Another skyrocketing career in the Russian TV was that of Garri Martirossyan—the leader of Armenian “Club of Fun-makers and Smart ones” (KVN)—a soviet-time cabaret-type TV show-competition, which survived the collapse of the USSR and is thriving. Garri became the leader of ‘Comedy Club’—the major alternative comic show on TV. The mainstream show is also in the hands of an Armenian: Yevgeni Petrossyan, from the famous cohort of the satirists of the Soviet era. He is currently hated for establishing a monopoly on humor on the government-run channels. Garri’s show may be crude, but there is still a touch of freedom left in it. Recently Garri became a candidate for the Armenian Parliament elections, and it turned out that he wasn’t even a Russian citizen. If he wins, we will have at least one bright person in the Armenian Parliament, though who knows what will the satirist do there.

 

The strength of Armenians in Russia could be a huge asset, but it is not utilized for the interests of Armenia seriously. In 2005 in Armenia a strategic Creative Game was organized, which discussed the issues of the nation, the region and the country. One of the ideas was, given the destiny of the nation, to move towards a “net-state” (“tsantsapetutyun”), a statehood which is no more defined only territorially. But we are famous for great imagination and ideas with little consequence.

 

The richest Armenians in Moscow govern banks, mutual funds and trusts. They do mergers and hostile acquisitions. The only lucrative area where they don’t much show up is the famous Russian oil and gas. Some say that’s because these are monopolized by other nationalities. Given the past and present troubles of some of the extractive tycoons, however, it may be that the Armenians were just smart to keep clear of the strategic asset of Russia. Or they are perhaps environmentally conscious. The Armenian tycoons are usually not public figures. The rumor is, they come together every week to play ‘mafia’—a psychological game, where the ‘good guys’ try to establish who are the ‘bad guys’ and ‘kill’ them. But the ‘bad guys’ sometimes win as well.
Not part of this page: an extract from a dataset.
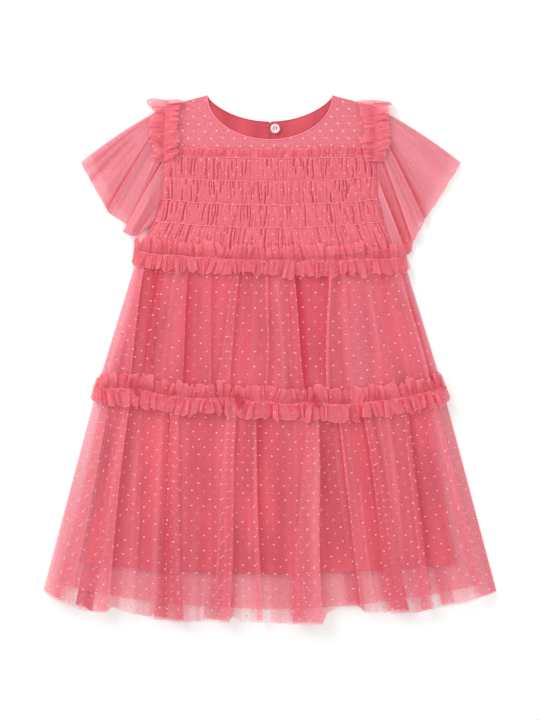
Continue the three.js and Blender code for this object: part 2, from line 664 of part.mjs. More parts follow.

The rumor is, they win more often.

 

[1]http://www.regnum.ru/news/740805.html.

[2]http://www.gks.ru/free_doc/2006/b06_13/04-11.htm

[3]http://www.echo.msk.ru/programs/razvorot/43328/

[4]http://www.echo.msk.ru/programs/razvorot/43328/

[5] In some cases they have difficulties of doing that, but these cases are about nationalism, beaurocracy and corruption and are worth another commentary.